In BiH, follow-up activities were ensured by rein- forcing the office of the EU Special Representative (EUSR) with a small team of strategic advisors for the rule of law area – an approach that has worked well. A similar approach is currently being envisaged in Afghanistan: with the US decision to withdraw having been taken, the EU is moving the direction of phasing out EUPOL Afghanistan starting in 2015 (the mission is to end in 2016) and gradually transferring tasks previously undertaken by EUPOL to a strengthened team in the EUSR office. This will affect, first of all, the rule of law component, although police training and mentoring could still be carried out through the final phases of EUPOL’s mandate.

Coordination with the Commission could be relatively easy. In Kabul, the European Commission already supports the work of EUPOL by contributing to the UNDP-managed Law and Order Trust Fund Afghanistan (LOTFA) that funds police salaries and engages in some capacity-building activities. It is now being considered whether such activities could be expanded and absorb those that have so far been undertaken by EUPOL. As for the EUSR’s office, depending on the size of the reinforcement in the area of rule of law, work could either substitute that of EUPOL – or be confined to follow-up on the mission’s achievements to date so as to ensure the legacy of the mission.

Such mission follow-up, however, is not universally applicable to all EU Delegations. Due to financial rules, reinforcing existing structures – except where there already is an EUSR, such as in BiH and Afghanistan – is administratively difficult unless the Union resorts to Seconded National Experts (SNEs), which would have to be paid for mainly by member states.

Handing over missions

Last but not least, there is a third (and increasingly common) element to ‘exiting’ CSDP missions: the handing over to partner organisations. This often means that the CSDP contribution acts in a ‘bridging’ capacity (explicit from the beginning), with partners then eventually taking over or absorbing CSDP activities.

To date, this has happened with military operations, including Artemis and EUFOR RD Congo, which contributed to peace-keeping operations carried out by the UN. In the past, however, handovers have also worked the other way round: the EU missions in BiH were taken over from the UN in the first instance and then NATO, and there is, in principle, no reason why that should not happen also in the future.

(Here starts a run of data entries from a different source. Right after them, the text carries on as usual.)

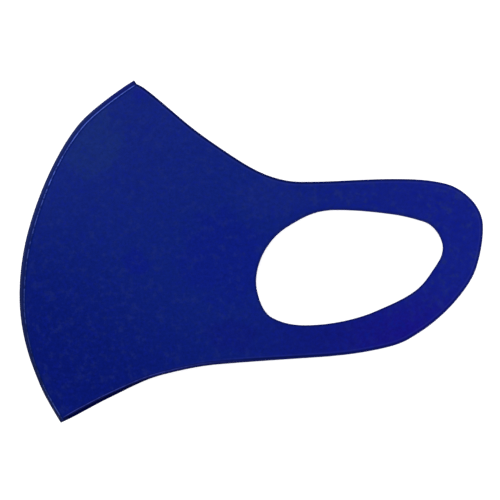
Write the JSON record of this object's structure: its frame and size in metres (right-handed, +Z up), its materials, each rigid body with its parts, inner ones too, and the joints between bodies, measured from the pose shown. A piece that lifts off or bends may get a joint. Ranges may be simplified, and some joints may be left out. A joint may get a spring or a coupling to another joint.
{
  "type": "folding foam face mask with ear loops, folded flat",
  "caption": "Reusable foam face mask folded in half: mirrored cheek panels with ear loops cut in one piece, joined by a curved pressed front seam.",
  "frame": {"origin": "centre of the outline's box, on the surface that the folded mask lies on", "axes": "+X from the front seam to the ear loops, +Y from the chin to the nose, +Z up from the surface"},
  "size_m": [0.1907, 0.141, 0.0104],
  "materials": {
    "foam": "matte royal-blue stretch foam",
    "pressed_seam": "heat-pressed foam, darker and a little smoother"
  },
  "bodies": {
    "root": {"panel_upper": "foam", "panel_lower": "foam", "front_seam": "pressed_seam"}
  },
  "joints": []
}
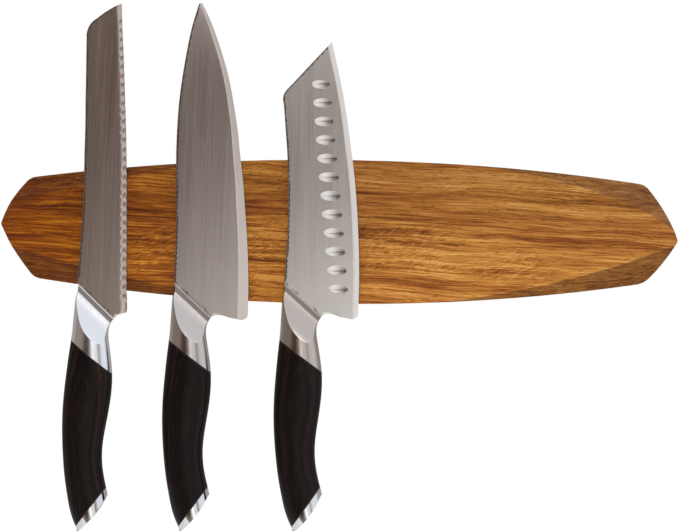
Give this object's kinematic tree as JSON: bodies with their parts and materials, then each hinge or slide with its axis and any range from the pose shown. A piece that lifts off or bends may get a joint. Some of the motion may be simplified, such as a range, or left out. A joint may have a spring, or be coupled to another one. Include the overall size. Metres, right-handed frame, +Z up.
{
  "type": "magnetic knife rail with knives",
  "caption": "Wall-mounted wooden magnetic knife rail with ground facets, holding a bread knife, a chef's knife and a dimpled santoku tip up, handles hanging below.",
  "frame": {"origin": "centre of the rail's flat back face, midway between its two keyhole hangers", "axes": "+Z up, the way the knife points stand; +Y into the wall; +X along the rail, to the right of someone facing it"},
  "size_m": [0.4353, 0.0378, 0.3414],
  "materials": {
    "acacia_wood": "oiled, satin, strongly figured",
    "backing_wood": "oiled, plain grain",
    "nickel_magnet": "nickel plated",
    "keeper_steel": "bright rolled",
    "hanger_steel": "zinc plated",
    "screw_steel": "zinc plated",
    "blade_steel": "fine lengthwise brushed",
    "polished_steel": "mirror polished",
    "black_fibre": "matt",
    "pakkawood": "dark stabilised wood, satin"
  },
  "bodies": {
    "rail": {"rail_body": "acacia_wood", "magnets": "nickel_magnet", "keeper_bar": "keeper_steel", "back_cover_strip": "backing_wood", "keyhole_plate_left": "hanger_steel", "keyhole_plate_right": "hanger_steel", "keyhole_plate_screws": "screw_steel"},
    "bread_knife": {"bread_blade": "blade_steel", "bread_bolster": "polished_steel", "bread_front_spacer": "black_fibre", "bread_handle": "pakkawood", "bread_rear_spacer": "black_fibre", "bread_end_cap": "polished_steel"},
    "chef_knife": {"chef_blade": "blade_steel", "chef_bolster": "polished_steel", "chef_front_spacer": "black_fibre", "chef_handle": "pakkawood", "chef_rear_spacer": "black_fibre", "chef_end_cap": "polished_steel"},
    "santoku_knife": {"santoku_blade": "blade_steel", "santoku_bolster": "polished_steel", "santoku_front_spacer": "black_fibre", "santoku_handle": "pakkawood", "santoku_rear_spacer": "black_fibre", "santoku_end_cap": "polished_steel"}
  },
  "joints": [
    {"name": "bread_knife_pull", "type": "slide", "parent": "rail", "child": "bread_knife", "axis": [0, -1, 0], "range_m": [0, 0.12]},
    {"name": "chef_knife_pull", "type": "slide", "parent": "rail", "child": "chef_knife", "axis": [0, -1, 0], "range_m": [0, 0.12]},
    {"name": "santoku_knife_pull", "type": "slide", "parent": "rail", "child": "santoku_knife", "axis": [0, -1, 0], "range_m": [0, 0.12]}
  ]
}
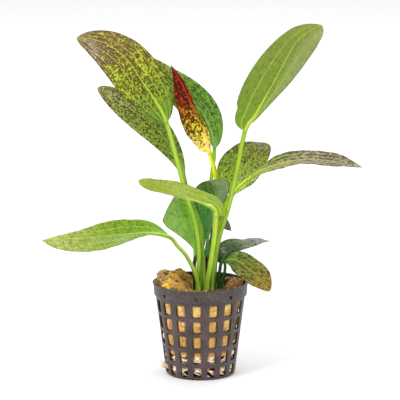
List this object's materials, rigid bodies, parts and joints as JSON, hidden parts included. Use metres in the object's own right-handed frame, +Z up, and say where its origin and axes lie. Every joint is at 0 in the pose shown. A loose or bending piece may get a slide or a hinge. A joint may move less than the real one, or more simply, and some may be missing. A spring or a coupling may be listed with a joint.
{
  "type": "potted amazon sword plant",
  "caption": "Aquarium plant with long-stalked oval leaves, mottled green, brown and crimson, growing from mineral wool in a small dark net pot with square windows.",
  "frame": {"origin": "middle of the net pot's flat base, where it rests on a surface", "axes": "+Z up along the pot's own axis; -Y faces the viewer of the picture, +X to that viewer's right"},
  "size_m": [0.177, 0.0918, 0.2067],
  "materials": {
    "leaf_mottled": "glossy living leaf, lime green with purple-brown mottling",
    "leaf_plain": "glossy living leaf, plain olive to bright green with pale veins",
    "leaf_dark": "glossy living leaf, dark green",
    "leaf_red": "glossy young leaf, crimson over yellow",
    "pot_plastic": "moulded grey-brown polypropylene, satin",
    "wool": "damp ochre mineral wool, matte and fibrous",
    "roots": "cream plant roots and crown, matte"
  },
  "bodies": {
    "root": {"crown_and_roots": "roots", "leaf_front_left": "leaf_plain", "leaf_left_behind": "leaf_mottled", "leaf_left_dark": "leaf_dark", "leaf_low_left": "leaf_plain", "leaf_low_right": "leaf_mottled", "leaf_low_right_dark": "leaf_dark", "leaf_middle_behind": "leaf_mottled", "leaf_middle_dark": "leaf_dark", "leaf_right_behind": "leaf_mottled", "leaf_right_long": "leaf_mottled", "leaf_small_grey": "leaf_dark", "leaf_upper_left": "leaf_mottled", "leaf_upper_right": "leaf_plain", "leaf_young_red": "leaf_red", "net_pot": "pot_plastic", "stray_roots": "roots", "wool_left": "wool", "wool_right": "wool"}
  },
  "joints": []
}
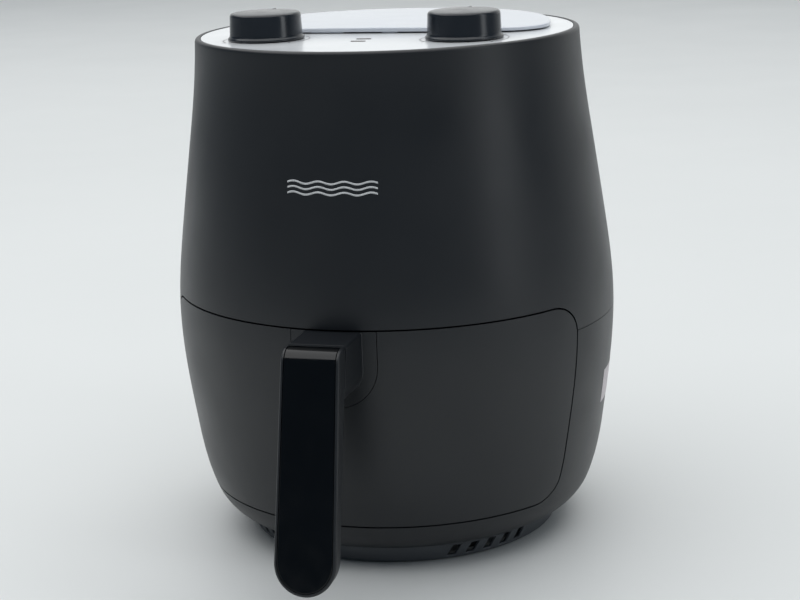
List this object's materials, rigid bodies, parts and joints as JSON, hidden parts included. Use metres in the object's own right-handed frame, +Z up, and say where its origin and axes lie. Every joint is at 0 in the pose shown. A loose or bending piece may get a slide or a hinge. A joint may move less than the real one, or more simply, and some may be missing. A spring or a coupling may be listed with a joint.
{
  "type": "air fryer",
  "caption": "Round basket air fryer with a tapering black body, pull-out pan drawer with a hanging handle, two rotary dials and a raised air inlet cover on top.",
  "frame": {"origin": "bottom centre of the whole object, on the plane of the feet; the round body's axis stands 35 mm behind it", "axes": "+Z up, -Y towards the front where the drawer opens, +X to the right seen from the front"},
  "size_m": [0.27, 0.34, 0.323],
  "materials": {
    "satin_black_shell": "satin moulded black",
    "matt_black_plastic": "matt moulded black",
    "gloss_black": "high gloss black",
    "gloss_white": "high gloss cool white",
    "smoked_lens": "smoked lens",
    "rubber": "soft matt",
    "silicone": "soft matt",
    "nonstick_coating": "satin non-stick coating",
    "chamber_steel": "dull plated sheet",
    "bright_steel": "bright sheet",
    "element_steel": "heat-darkened tube",
    "insulator": "cream insulating resin",
    "motor_steel": "laminated steel"
  },
  "bodies": {
    "housing": {"upper_housing": "satin_black_shell", "lower_housing": "satin_black_shell", "base_cover": "matt_black_plastic", "foot_front_left": "rubber", "base_screw_front_left": "bright_steel", "foot_front_right": "rubber", "base_screw_front_right": "bright_steel", "foot_rear_right": "rubber", "base_screw_rear_right": "bright_steel", "foot_rear_left": "rubber", "base_screw_rear_left": "bright_steel", "cord_gland": "matt_black_plastic", "terminal_block": "insulator", "top_panel": "gloss_white", "air_inlet_cover": "gloss_white", "air_inlet_grille": "matt_black_plastic", "power_light": "smoked_lens", "heating_light": "smoked_lens", "control_bracket": "bright_steel", "thermostat": "insulator", "timer": "bright_steel", "timer_bell": "bright_steel", "cooking_chamber": "chamber_steel", "chamber_ceiling": "chamber_steel", "rail_left": "chamber_steel", "rail_right": "chamber_steel", "heat_reflector": "bright_steel", "heating_element": "element_steel", "element_guard": "bright_steel", "thermal_fuse": "insulator", "exhaust_duct": "chamber_steel", "exhaust_vent": "matt_black_plastic", "motor_bracket": "bright_steel", "motor": "motor_steel", "drawer_switch": "matt_black_plastic"},
    "drawer": {"drawer_front": "satin_black_shell", "drawer_inner_cover": "matt_black_plastic", "pan": "nonstick_coating", "handle_plate": "satin_black_shell", "handle_neck": "satin_black_shell", "handle_grip": "satin_black_shell", "handle_face": "gloss_black", "handle_screw_lower": "bright_steel", "handle_screw_upper": "bright_steel", "switch_striker": "matt_black_plastic"},
    "crisper_tray": {"crisper_tray": "nonstick_coating", "tray_pad_1": "silicone", "tray_pad_2": "silicone", "tray_pad_3": "silicone", "tray_pad_4": "silicone"},
    "temperature_dial": {"temperature_knob": "gloss_black", "temperature_shaft": "bright_steel"},
    "timer_dial": {"timer_knob": "gloss_black", "timer_shaft": "bright_steel"},
    "fan_rotor": {"motor_shaft": "bright_steel", "hot_air_fan": "bright_steel", "cooling_fan": "bright_steel", "fan_nut": "bright_steel"},
    "switch_plunger": {"switch_plunger": "insulator"}
  },
  "joints": [
    {"name": "drawer_slide", "type": "slide", "parent": "housing", "child": "drawer", "axis": [0, -1, 0], "range_m": [0, 0.25]},
    {"name": "tray_lift", "type": "slide", "parent": "drawer", "child": "crisper_tray", "axis": [0, 0, 1], "range_m": [0, 0.093]},
    {"name": "temperature_turn", "type": "hinge", "parent": "housing", "child": "temperature_dial", "pos_m": [-0.06, -0.014, 0.306], "axis": [0, 0, -1], "range_deg": [0, 270]},
    {"name": "timer_turn", "type": "hinge", "parent": "housing", "child": "timer_dial", "pos_m": [0.06, -0.014, 0.306], "axis": [0, 0, -1], "range_deg": [0, 300]},
    {"name": "fan_spin", "type": "hinge", "parent": "housing", "child": "fan_rotor", "pos_m": [0, 0.035, 0.2], "axis": [0, 0, 1], "continuous": true},
    {"name": "plunger_travel", "type": "slide", "parent": "housing", "child": "switch_plunger", "axis": [0, 1, 0], "range_m": [0, 0.0015], "stiffness_N_per_m": 200, "springref_m": -0.002}
  ]
}
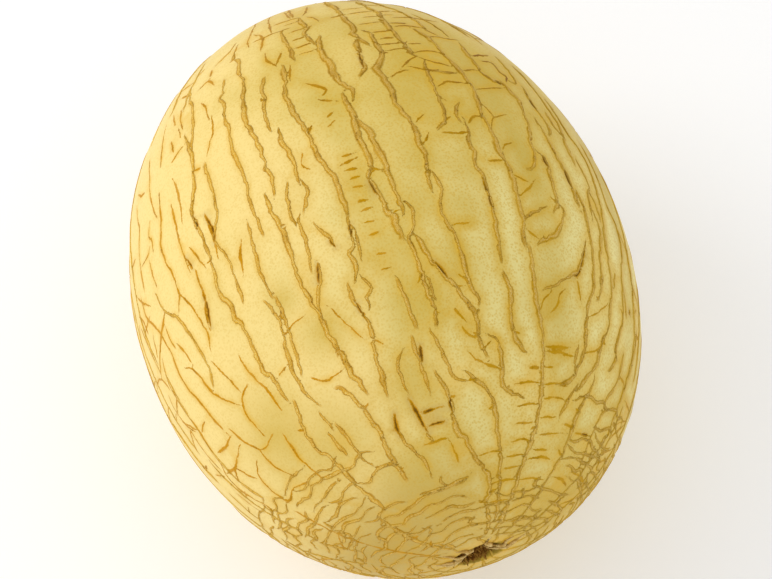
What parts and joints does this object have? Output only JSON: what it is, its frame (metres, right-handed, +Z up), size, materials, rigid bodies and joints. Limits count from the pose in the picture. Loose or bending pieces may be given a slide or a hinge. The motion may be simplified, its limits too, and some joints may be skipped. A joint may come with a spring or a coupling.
{
  "type": "netted melon",
  "caption": "Oval yellow melon with raised cork netting that runs lengthwise, a sunken stem scar and a small blossom scar, lying on its side.",
  "frame": {"origin": "middle of the bounding box's underside, on the surface that the melon lies on", "axes": "+Z up, +Y from the stem scar towards the blossom end along the fruit's length, +X across"},
  "size_m": [0.1622, 0.1954, 0.1557],
  "materials": {
    "netted_skin": "satin cream-yellow melon skin with fine pores, pale tan cork cords and orange-brown healed cracks, dark brown fibres in the stem scar"
  },
  "bodies": {
    "root": {"melon": "netted_skin"}
  },
  "joints": []
}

Beyond the UN, other potential handover partners include NATO, the African Union (AU), or even member states who may wish to ‘Europeanise’ previously bilateral activities (as occurred in Afghanistan when Italy and Germany transferred respective efforts in the fields of justice and police reform.

The lessons to be drawn when handing over to other actors closely resemble those related to intra-EU coordination, and entail interlocking co- operation with institutions on timing of handover and agreements over what tasks are to be continued (and how). Past experience has shown that such prior coordination is crucial for both the handover process itself and for the smooth functioning of any EU follow-on mission.

Fitting missions

Differing perceptions of exit strategies and the length of envisaged CSDP missions are often linked the purpose of each and every CSDP operation – and, sometimes, the purpose of CSDP itself. Fundamentally, this debate is about the best ‘fit’ between the instruments and the organisational cultures behind them, and about how member states and their resources – money and personnel – ‘fit’ with (and trust) the broader EU policy machinery. Some of this is procedural, some strategic, and some broadly related to the challenge – that is not uniquely European – of making instruments and levels of operations (strategic/political/operational) more compatible.

As partnerships in CSDP become ever more important, and building up the capacities of partners moves into sharper focus, making sure CSDP ‘fits’ within and beyond EU activities has become an overarching priority in the already thick in-tray of the new EU institutional teams.